Corporate Taxes as Consumer Taxes: The plan would place new excise taxes on insurance companies, drug companies, and medical device providers. But these taxes, particularly in the low margin insurance businesses (Yeah, I know if you only listened to Obama, you would never realize they were low margin but they are) just get passed onto consumers in the form of higher prices. Congress knows this, but pretends it doesn't happen, so it can tell the economically ignorant that it hasn't raised taxes on consumers, and that rising prices are all the fault of the evil insurance companies blah blah, you know the drill.
Price Controls as a Tax: A large part of the Baucus Medicare savings is instituting price controls on doctors and other medical suppliers -- basically cutting their reimbursement rates. This, by the way, just confirms what we all have known, that Obama and the Democrats don't have some mysterious win-win way to cut medical costs. The only levers they have are 1. Price Controls and 2. Denying care.
There is absolutely no difference to a doctor between price controls and a tax. A cut in the reimbursement rate from $50 to $40 is the same as having a 20% tax put on his $50 reimbursement. Again, price controls in this context are just a way of hiding a tax.

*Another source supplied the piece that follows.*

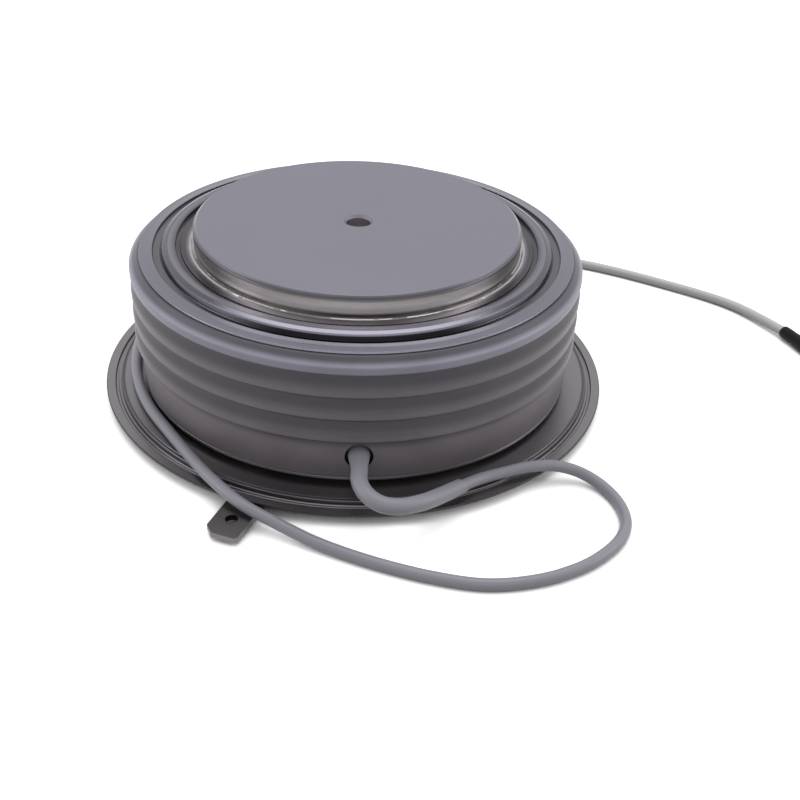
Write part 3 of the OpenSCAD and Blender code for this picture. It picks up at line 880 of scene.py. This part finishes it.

And this might be the most dangerous tax of all, as such price controls always, by the immutable laws of economics accepted by monetarists and Keynsians alike, reduce available supply. Doctors, for example, are going to be less willing to stay in the medical profession. The result is inevitably shortages and long waits, something that should surprise absolutely no one as shortages and queuing are endemic in every government health care system in the world, starting with liberal darling Canada, whose citizens get medical treatment quickly only by crossing the border into the US.
In many states like California, auto insurance rates have been subject to state price controls for years. A recent debate over a bill called AB 2840 helps shed some light on the total idiocy of trying to have government set prices.
I have to give you a paragraph of background. Warning -- the next paragraph is mind-numbingly dull. Please don't give up.
Apparently, auto insurance rates are higher in California cities in part because claims rates (theft, accidents) are higher in the cities. The cities, which have a lot of political power, argued that this was unfair that their rates were so much higher than rural folks paid. State-approved insurance rates were discriminating against cities, they claimed. I don't know if they made the argument, but they could also have argued that infrastructure costs (sales, claims service) was likely lower in cities per capita because of the concentrated customer base. So the state insurance board proposed to raise rural rates and cut city rates to make prices to all Californians more even. Rural folks then freaked, and their legislators have proposed AB 2840 to put things back the way they were before.
So who is right? How the hell am I supposed to know? How the hell is anyone supposed to know? There is absolutely no objective way to settle this argument. I read the attached article and my eyes just started to blur. That is why in practice, for all the talk of studies and analysis, issues like this are settled in favor of whoever has more political clout or votes. Price controls, besides wreaking havoc on supply and demand, always - yes always - result in a transfer of wealth from those without political power to groups that have the power. That's why politicians love them -- its a great way to raise campaign donations, as groups bid to be on the receiving end of such largess rather than being the sacrificial lamb. And it's why in a free and just society we use this thing called "markets" to determine prices in most other such complex situations.